Laporan wartawan Tribunnews.com, Danang Triatmojo
TRIBUNNEWS.COM, JAKARTA - Terdakwa dugaan tindak pidana terorisme, Munarman menyebut kasus hukum yang menjeratnya sengaja direkayasa demi menutupi perkara pembunuhan unlawful killing terhadap 6 laskar FPI pengawal Habib Rizieq Shihab.
Hal ini disampaikan sendiri oleh Munarman saat membacakan nota pembelaan alias pleidoi dalam sidang lanjutan di Pengadilan Negeri Jakarta Timur, Senin (21/3/2022).
Bukan cuma itu, Munarman turut menyinggung pembubaran FPI dengan alasan mendukung ISIS. Kemudian ada kejadian yang sengaja dicari dan dikonstruksikan agar seolah FPI mendukung ISIS adalah benar.
"Perkara ini memang direkayasa untuk menutupi dan menjustifikasi extra judicial killing terhadap 6 orang pengawal HRS," kata Munarman.

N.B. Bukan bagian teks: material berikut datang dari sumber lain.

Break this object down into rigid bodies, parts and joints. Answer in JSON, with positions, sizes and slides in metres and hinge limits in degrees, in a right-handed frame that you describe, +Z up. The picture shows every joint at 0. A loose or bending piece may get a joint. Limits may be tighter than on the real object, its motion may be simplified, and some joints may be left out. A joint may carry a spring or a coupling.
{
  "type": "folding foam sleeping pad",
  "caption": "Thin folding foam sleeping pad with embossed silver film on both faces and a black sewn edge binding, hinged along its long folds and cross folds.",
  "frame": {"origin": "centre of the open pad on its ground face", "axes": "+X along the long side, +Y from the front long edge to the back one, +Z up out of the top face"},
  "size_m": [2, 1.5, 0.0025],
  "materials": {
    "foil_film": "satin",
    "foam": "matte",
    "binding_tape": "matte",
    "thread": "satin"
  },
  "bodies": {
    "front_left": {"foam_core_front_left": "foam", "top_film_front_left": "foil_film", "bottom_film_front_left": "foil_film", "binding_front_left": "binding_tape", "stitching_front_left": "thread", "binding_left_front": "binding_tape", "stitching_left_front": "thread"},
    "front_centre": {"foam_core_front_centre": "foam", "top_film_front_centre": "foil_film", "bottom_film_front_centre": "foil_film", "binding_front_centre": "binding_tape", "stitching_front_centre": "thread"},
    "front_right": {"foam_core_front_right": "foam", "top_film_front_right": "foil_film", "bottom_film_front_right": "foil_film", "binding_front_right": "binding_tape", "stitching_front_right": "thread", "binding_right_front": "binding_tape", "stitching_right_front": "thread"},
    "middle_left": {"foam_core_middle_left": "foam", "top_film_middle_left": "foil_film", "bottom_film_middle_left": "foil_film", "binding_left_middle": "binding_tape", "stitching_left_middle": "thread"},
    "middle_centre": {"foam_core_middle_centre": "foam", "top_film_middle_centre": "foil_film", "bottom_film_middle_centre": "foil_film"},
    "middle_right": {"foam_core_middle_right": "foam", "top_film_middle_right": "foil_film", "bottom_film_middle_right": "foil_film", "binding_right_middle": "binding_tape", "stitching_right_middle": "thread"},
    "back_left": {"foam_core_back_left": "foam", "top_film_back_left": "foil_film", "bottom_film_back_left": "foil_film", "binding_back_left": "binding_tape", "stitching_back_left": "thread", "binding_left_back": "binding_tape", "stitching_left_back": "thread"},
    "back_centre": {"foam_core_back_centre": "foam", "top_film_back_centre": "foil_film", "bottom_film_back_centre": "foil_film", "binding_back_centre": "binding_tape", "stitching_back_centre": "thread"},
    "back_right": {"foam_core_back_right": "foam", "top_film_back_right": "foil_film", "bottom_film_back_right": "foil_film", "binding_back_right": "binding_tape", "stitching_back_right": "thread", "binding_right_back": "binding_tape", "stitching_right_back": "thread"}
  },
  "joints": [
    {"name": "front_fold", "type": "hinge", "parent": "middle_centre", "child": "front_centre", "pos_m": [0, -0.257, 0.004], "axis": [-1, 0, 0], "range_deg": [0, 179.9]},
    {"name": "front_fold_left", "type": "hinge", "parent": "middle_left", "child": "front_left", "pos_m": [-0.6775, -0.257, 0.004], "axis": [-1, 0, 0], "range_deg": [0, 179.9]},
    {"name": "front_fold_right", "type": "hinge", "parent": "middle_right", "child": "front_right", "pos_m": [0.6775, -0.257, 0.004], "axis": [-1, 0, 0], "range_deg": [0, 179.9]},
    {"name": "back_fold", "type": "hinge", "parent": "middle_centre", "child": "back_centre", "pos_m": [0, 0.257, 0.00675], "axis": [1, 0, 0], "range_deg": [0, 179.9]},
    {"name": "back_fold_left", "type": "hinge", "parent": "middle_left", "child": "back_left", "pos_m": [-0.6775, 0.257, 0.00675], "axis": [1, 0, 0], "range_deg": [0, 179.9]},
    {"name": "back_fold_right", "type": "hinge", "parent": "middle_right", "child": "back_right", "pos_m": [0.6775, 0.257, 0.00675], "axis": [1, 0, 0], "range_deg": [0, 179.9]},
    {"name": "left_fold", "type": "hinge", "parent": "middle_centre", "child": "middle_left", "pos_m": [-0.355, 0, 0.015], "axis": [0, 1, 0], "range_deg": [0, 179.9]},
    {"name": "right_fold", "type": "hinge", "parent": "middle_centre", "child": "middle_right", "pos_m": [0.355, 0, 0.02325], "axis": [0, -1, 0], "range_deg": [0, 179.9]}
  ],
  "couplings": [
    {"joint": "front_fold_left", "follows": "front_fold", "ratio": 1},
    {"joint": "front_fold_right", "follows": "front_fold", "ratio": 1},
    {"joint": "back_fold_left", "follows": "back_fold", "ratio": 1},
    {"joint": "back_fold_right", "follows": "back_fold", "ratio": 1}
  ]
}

Baca juga: Munarman: Tidak Ada Bukti Hukum Apapun tapi Targetnya Saya Harus Masuk Penjara
Munarman menyebut diinterogasi di luar hukum acara dan ditanya tentang Tim Pengawal Peristiwa Pembunuhan (TP3). Bahkan, Munarman menyebut ditanya soal peran keterlibatannya di advokasi kasus peristiwa KM 50.

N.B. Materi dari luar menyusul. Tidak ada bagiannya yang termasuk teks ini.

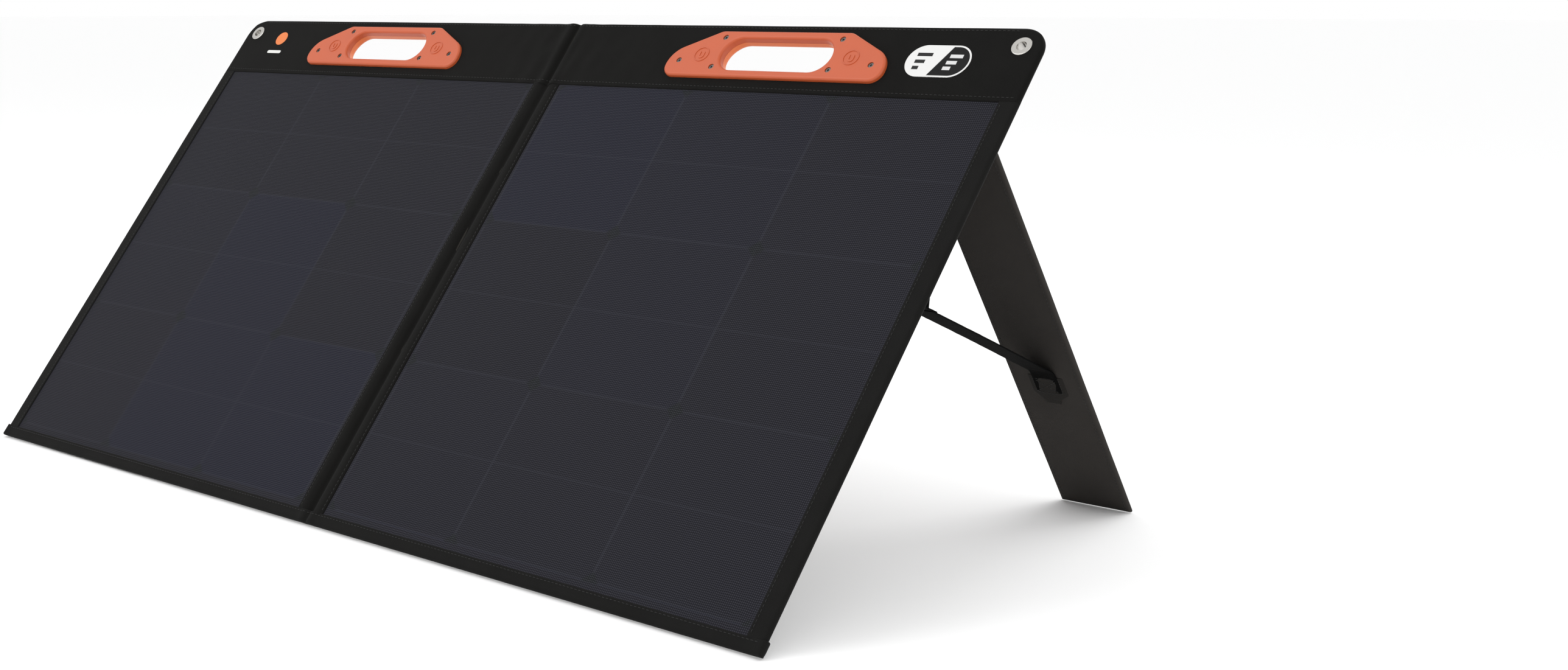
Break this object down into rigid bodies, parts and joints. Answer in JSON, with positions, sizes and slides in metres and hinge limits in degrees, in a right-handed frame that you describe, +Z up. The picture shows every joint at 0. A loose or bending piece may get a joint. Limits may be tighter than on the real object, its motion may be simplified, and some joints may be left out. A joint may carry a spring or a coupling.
{
  "type": "folding solar panel kit",
  "caption": "Folding fabric solar panel case with carry handles, corner eyelets, a rear zip pocket and hinged kickstand legs held by brace straps.",
  "frame": {"origin": "under the middle of the standing kit, on the ground", "axes": "+X along the width, +Z up, the solar face looks towards -Y and up, legs behind at +Y"},
  "size_m": [1.048, 0.6012, 0.453],
  "materials": {
    "laminate": "fine bumped matt film",
    "cell": "satin",
    "ribbon": "tinned",
    "board": "glass fibre laminate",
    "stiffener": "matt",
    "fabric": "woven polyester",
    "binding": "ribbed tape",
    "leg_fabric": "woven polyester",
    "coated": "coated, glossy",
    "handle": "satin moulded",
    "screw": "satin",
    "eyelet": "polished nickel",
    "webbing": "ribbed webbing",
    "elastic": "ribbed elastic",
    "zip": "matt",
    "slider": "satin black",
    "puller": "matt",
    "box": "fine texture",
    "circuit": "solder mask",
    "label": "printed"
  },
  "bodies": {
    "panel_left": {"front_sheet_left": "laminate", "solar_cells_left": "cell", "cell_ribbons_left": "ribbon", "backing_board_left": "board", "band_stiffener_left": "stiffener", "rear_fabric_left": "fabric", "band_cover_left": "fabric", "side_binding_left": "binding", "bottom_binding_left": "binding", "fold_strip_left": "fabric", "handle_front_left": "handle", "handle_rear_left": "handle", "handle_screws_left": "screw", "handle_magnets_left": "screw", "eyelet_left": "eyelet", "eyelet_washer_left": "eyelet", "leg_flap_left": "fabric", "pocket_gusset": "coated", "pocket_zip": "zip", "regulator_base": "box", "regulator_lid": "box", "regulator_screws": "screw", "regulator_board": "circuit", "output_sockets": "eyelet"},
    "panel_right": {"front_sheet_right": "laminate", "solar_cells_right": "cell", "cell_ribbons_right": "ribbon", "backing_board_right": "board", "band_stiffener_right": "stiffener", "rear_fabric_right": "fabric", "band_cover_right": "fabric", "side_binding_right": "binding", "bottom_binding_right": "binding", "fold_strip_right": "fabric", "handle_front_right": "handle", "handle_rear_right": "handle", "handle_screws_right": "screw", "handle_magnets_right": "screw", "eyelet_right": "eyelet", "eyelet_washer_right": "eyelet", "leg_flap_right": "fabric", "front_label": "label"},
    "pocket_flap": {"pocket_cover": "fabric", "pocket_piping": "coated", "pocket_label": "label"},
    "zip_slider": {"zip_slider": "slider"},
    "zip_puller": {"zip_puller": "puller"},
    "leg_left": {"leg_board_left": "stiffener", "leg_cover_left": "leg_fabric", "leg_patch_left": "webbing"},
    "brace_leg_left": {"brace_leg_left": "webbing"},
    "brace_panel_left": {"brace_panel_left": "webbing"},
    "brace_elastic_left": {"brace_elastic_left": "elastic"},
    "leg_right": {"leg_board_right": "stiffener", "leg_cover_right": "leg_fabric", "leg_patch_right": "webbing"},
    "brace_leg_right": {"brace_leg_right": "webbing"},
    "brace_panel_right": {"brace_panel_right": "webbing"},
    "brace_elastic_right": {"brace_elastic_right": "elastic"}
  },
  "joints": [
    {"name": "centre_fold", "type": "hinge", "parent": "panel_left", "child": "panel_right", "pos_m": [0, -0.12243, 0.23133], "axis": [0, -0.6293, -0.7771], "range_deg": [0, 180]},
    {"name": "leg_left_fold", "type": "hinge", "parent": "panel_left", "child": "leg_left", "pos_m": [-0.2, 0.00834, 0.37121], "axis": [-1, 0, 0], "range_deg": [0, 76.71], "deforming": ["brace_panel_left", "brace_leg_left", "brace_elastic_left"]},
    {"name": "brace_panel_left_fold", "type": "hinge", "parent": "panel_left", "child": "brace_panel_left", "pos_m": [-0.2, -0.09123, 0.25238], "axis": [-1, 0, 0], "range_deg": [-72.37, 0]},
    {"name": "brace_leg_left_fold", "type": "hinge", "parent": "leg_left", "child": "brace_leg_left", "pos_m": [-0.2, 0.18267, 0.14574], "axis": [-1, 0, 0], "range_deg": [0, 31.12]},
    {"name": "brace_elastic_left_fold", "type": "hinge", "parent": "panel_left", "child": "brace_elastic_left", "pos_m": [-0.2, -0.00148, 0.36114], "axis": [-1, 0, 0], "range_deg": [0, 33.59]},
    {"name": "leg_right_fold", "type": "hinge", "parent": "panel_right", "child": "leg_right", "pos_m": [0.462, 0.00834, 0.37121], "axis": [-1, 0, 0], "range_deg": [0, 76.71], "deforming": ["brace_panel_right", "brace_leg_right", "brace_elastic_right"]},
    {"name": "brace_panel_right_fold", "type": "hinge", "parent": "panel_right", "child": "brace_panel_right", "pos_m": [0.462, -0.09123, 0.25238], "axis": [-1, 0, 0], "range_deg": [-72.37, 0]},
    {"name": "brace_leg_right_fold", "type": "hinge", "parent": "leg_right", "child": "brace_leg_right", "pos_m": [0.462, 0.18267, 0.14574], "axis": [-1, 0, 0], "range_deg": [0, 31.12]},
    {"name": "brace_elastic_right_fold", "type": "hinge", "parent": "panel_right", "child": "brace_elastic_right", "pos_m": [0.462, -0.00148, 0.36114], "axis": [-1, 0, 0], "range_deg": [0, 33.59]},
    {"name": "pocket_open", "type": "hinge", "parent": "panel_left", "child": "pocket_flap", "pos_m": [-0.2464, -0.13749, 0.16117], "axis": [0, -0.6293, -0.7771], "range_deg": [0, 75]},
    {"name": "zip_travel", "type": "slide", "parent": "panel_left", "child": "zip_slider", "axis": [0, 0.6293, 0.7771], "range_m": [0, 0.285]},
    {"name": "puller_swing", "type": "hinge", "parent": "zip_slider", "child": "zip_puller", "pos_m": [-0.4453, -0.23324, 0.04698], "axis": [1, 0, 0], "range_deg": [-8, 60]}
  ],
  "couplings": [
    {"joint": "brace_panel_left_fold", "follows": "leg_left_fold", "ratio": -0.94215},
    {"joint": "brace_leg_left_fold", "follows": "leg_left_fold", "ratio": 0.4043},
    {"joint": "brace_elastic_left_fold", "follows": "leg_left_fold", "ratio": 0.43653},
    {"joint": "brace_panel_right_fold", "follows": "leg_right_fold", "ratio": -0.94215},
    {"joint": "brace_leg_right_fold", "follows": "leg_right_fold", "ratio": 0.4043},
    {"joint": "brace_elastic_right_fold", "follows": "leg_right_fold", "ratio": 0.43653}
  ]
}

Bahkan Munarman mengaku dokumen laporan pemantauan dari Komnas HAM tentang peristiwa KM 50 ikut disita dan diminta untuk dimusnahkan.
"Padahal kalau akal sehat digunakan, dan perkara ini adalah murni perkara hukum terorisme yang terjadi dalam rentan waktu 2014-2015, apa hubungan antara tuduhan dan dakwaan dalam perkara ini dengan peristiwa KM 50 yang terjadi pada Desember 2020? Dan apa hubungan dokumen Komnas HAM yang adalah merupakan lembaga Negara yang memang berwenang membuat Laporan, malah dijadikan barang sitaan dan dituntut untuk dimusnahkan?" tanya dia.
Dalam perkara ini, jaksa menuntut Munarman 8 tahun penjara. Munarman diyakini jaksa melakukan pemufakatan jahat atas perkara dugaan tindak pidana terorisme.
Baca juga: Munarman Sebut Dirinya Sudah Jadi Target Harus Masuk Penjara, Dijerat Kasus Terorisme
Munarman didakwa menggerakkan orang lain untuk melakukan tindakan terorisme di sejumlah tempat dan dilakukan secara sengaja.
Jaksa menyebut eks Sekretaris Umum FPI itu melakukan beragam upaya untuk menebar ancaman kekerasan yang diduga bertujuan menimbulkan teror secara luas dan membuat pemufakatan jahat.
Munarman disebut telah terlibat dalam tindakan terorisme lantaran menghadiri sejumlah agenda pembaiatan anggota ISIS di Makassar, Sulawesi Selatan, dan Kabupaten Deli Serdang, Sumatera Utara pada 24-25 Januari dan 5 April 2015.
Jaksa menuntut Munarman melanggar Pasal 15 juncto Pasal 7 Peraturan Pemerintah Pengganti Undang-Undang (Perppu) Nomor 1 Tahun 2002 tentang Pemberantasan Tindak Pidana Terorisme yang telah ditetapkan menjadi UU Nomor 15 Tahun 2003 tentang penetapan Perppu Nomor 1 Tahun 2002 tentang Pemberantasan Tindak Pidana Terorisme menjadi UU juncto UU Nomor 5 Tahun 2018 tentang perubahan atas UU 15 Tahun 2003 tentang penetapan Perppu Nomor 1 Tahun 2002 tentang Pemberantasan Tindak Pidana Terorisme.